3 minute read

I found myself in a bar one evening during grad school with a bunch of my classmates. We were just hanging out, casually drinking, when someone posed the question: Would you completely give up writing in exchange for $100 million dollars?

Everyone else in the group immediately said “Absolutely not!” “No way!” “Never!” It was like the question was a bad round of Would You Rather, like they were offended by its simplicity. I didn’t agree at all - I’d probably give up writing for WAY less than that! I thought at least a couple of them might maintain a defiant air in the name of artistic integrity, but I didn’t think everyone there would.

With that kind of money, I feel like you’d be obliged to give up writing. For sure, my writing isn’t worth $100 million. I’m never going to make that kind of money from it, and I seriously doubt that if you quantified the value of my writing to everyone who has read and will ever read it, the number wouldn’t even reach six figures. By implication, even I feel like my writing isn’t worth that anywhere near much!

Say, conservatively, that I could get an average of 3% yearly return on that money. That’s an average of $3 million per year - way beyond early retirement money in one year’s worth of returns alone! If I reserved $200k for living expenses, I’d still be left with enough money to be a small-time philanthropist. Compare that to the alternative of my being allowed to scribble my ridiculous stories.

Personally, I’m pretty sure I would feel the loss in not being able to write, but I’m also pretty sure I’d fill that void with some other meaningful venture.

I’m not sure if I’m writing an indictment of a single-minded, elitist, artsy ethos or if this is an observation of a younger person’s inexperienced mindset (about half of them were early-to-mid 20s, a few of us were early-to-mid 30s) or if this is a roundabout way of virtue signalling my selflessness (I’m absolutely not a selfless person…for better or worse), but I can say that their attitudes felt overly self-centered at worst and hugely overvalued their writing’s worth at best.

As a person who would never realistically have a chance at that kind of money, you’ve got to be selfish as hell not to think for even, like, two seconds about what you could do with it! I mean, come on - what a lack of imagination for a group of creative people. Compared to my lifestyle now, which is pretty darn good as a member of the tech workforce (despite a long layoff period in 2024), $100M could guarantee more than that for my family and for a huge swath of other people.

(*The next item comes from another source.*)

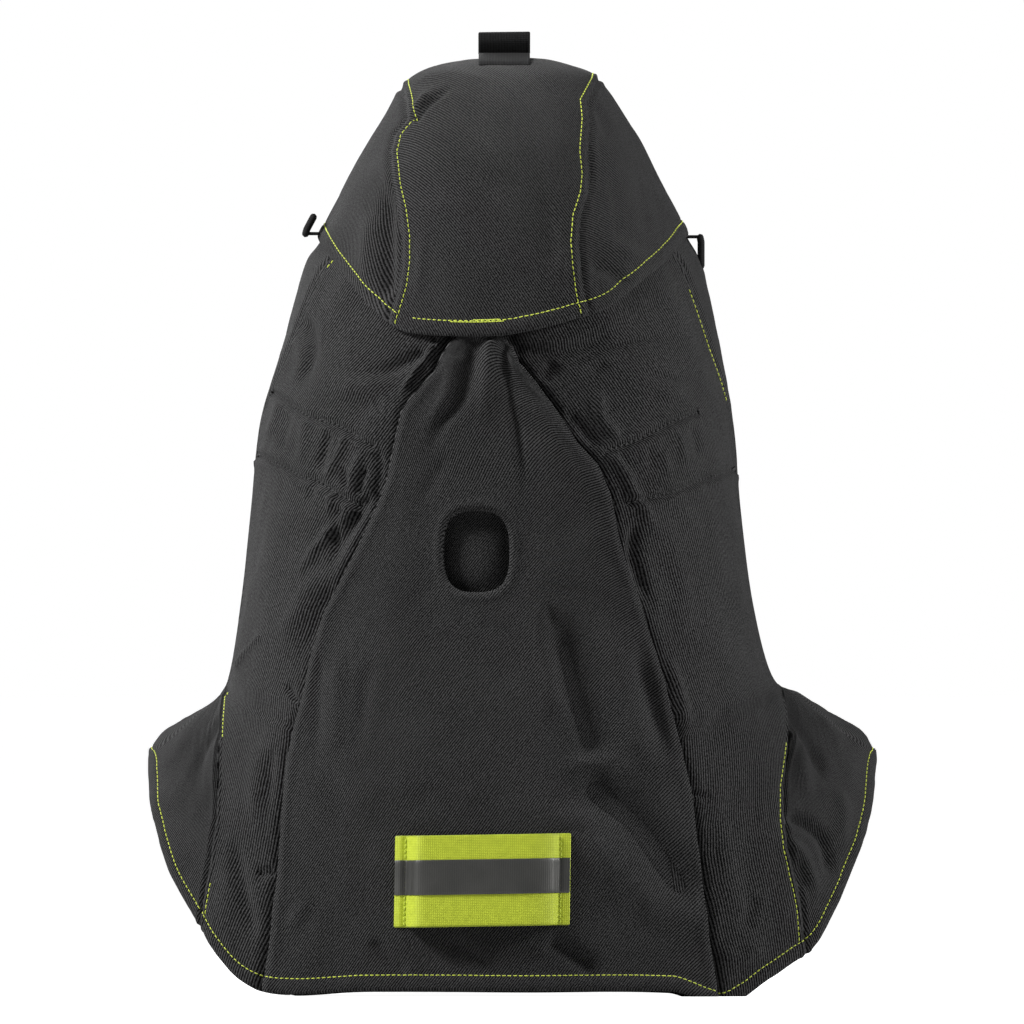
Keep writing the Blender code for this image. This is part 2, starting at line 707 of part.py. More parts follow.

At the very least, I could fund other (better) writers, and that alone would have more artist value than I could provide through my own work! I could buy small multifamily buildings and allow lower-income families to live in the better public school districts, or start (with some legal help) a universal basic income experiment in my city, or donate it to fund science, or the fight against climate change, or eduacation, or food shortages - any number of things. I could start a charitable foundation that would fund these causes in perpetuity (barring the fall of our democracy, I guess). Any one of those, even if I half-assed it real hard, would be enough to replace the satisfaction I derive from the practice of writing.

There’s absolutely no way anyone with a conscience should turn down $100 million if they could have an impact like that. Unless you had the earning power of, maybe, like, Stephen King. Then you can do whatever.